The most popular biscuit sizes are #0 biscuits that measure 5/8 inch (1.58 cm) wide by 1 3/4 inches (4.44 cm) long, #10 biscuits that measure 3/4 inch (1.9 cm) wide by 2 1/8 inches (5.39 cm) long, and #20 biscuits that measure 1 inch (2.54 cm) wide by 2 3/8 inches (6.03 cm) long. The plate joiner blade is 4 inches (10.16 cm) in diameter and the biscuits sizes are determined by varying arc sizes of the blade. One plate joiner can cut slots to accommodate any biscuit size.
Plate joinery began in Europe in 1955. Invented by a Swiss cabinetmaker and engineer Herman Steiner, the original plate joiner was developed mostly by accident as a way to join chip board quickly and easily. He founded the Lamello Corporation and began marketing the first plate joiners in Europe. Marketing eventually included the United States and Canada, but the tool and method did not catch on very quickly. Over time, American woodworkers saw the beauty of such a simple joining method.
When plate joiners became popular in the United States and Canada, American tool manufacturers decided to get in on the game and developed less expensive models of their own. The design of the tool is quite simple. Most tool manufacturers already produced a 4 inch (10.16 cm) grinder and simply modified the design by adding an adjustable plunge-cutting fence that is able to grip the stock while it is being cut to reduce slipping and miscuts.

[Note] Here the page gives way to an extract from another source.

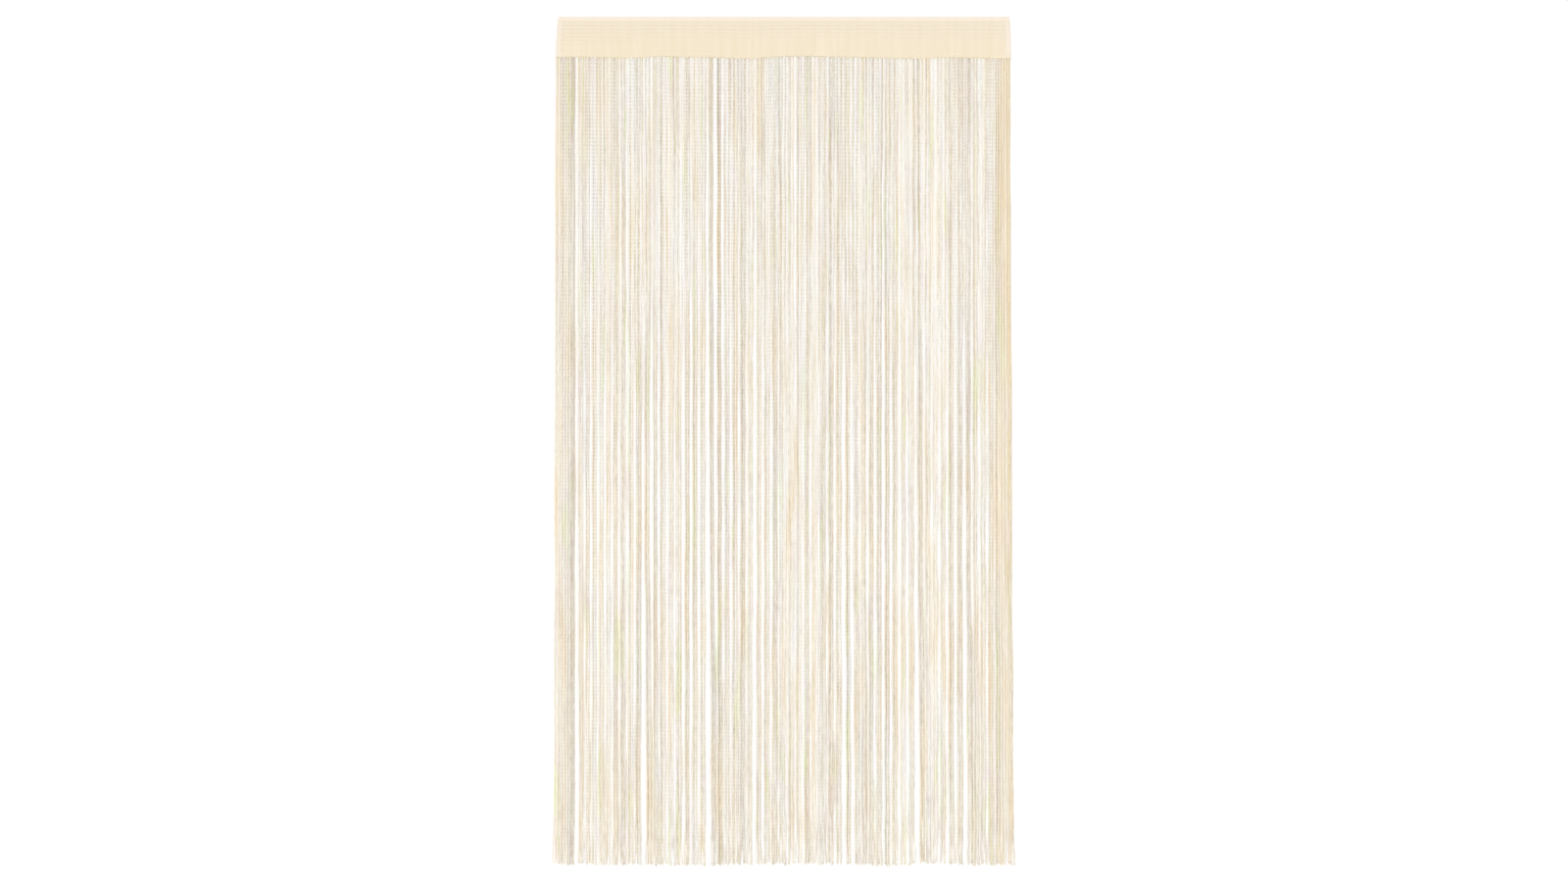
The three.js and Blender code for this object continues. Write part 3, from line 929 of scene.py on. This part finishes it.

The blade used is a small carbide-tipped saw blade that is modified to fit the grinder mandrel.
Dust and debris collection is accomplished via a dust bag that is attached to a discharge hole on the tool. Tool manufacturers added a small modification to the plunge fence to make dust collection more convenient for the user. When cutting softer woods like pine, the dust collection port can become clogged and should be cleared before continuing work with the plate joiner. The collection bag should be emptied after each use to keep it clean and clear.
There are many quality adhesives on the market that are used regularly by woodworkers. Everyday wood glue is an effective option when using a plate joiner. Polyurethane glue foams up with the application of a small amount of moisture; the foam works its way into the nooks and crannies inherent in a biscuit joint. Both glue types create a strong bond that, with the help of the biscuit, will last for a long time.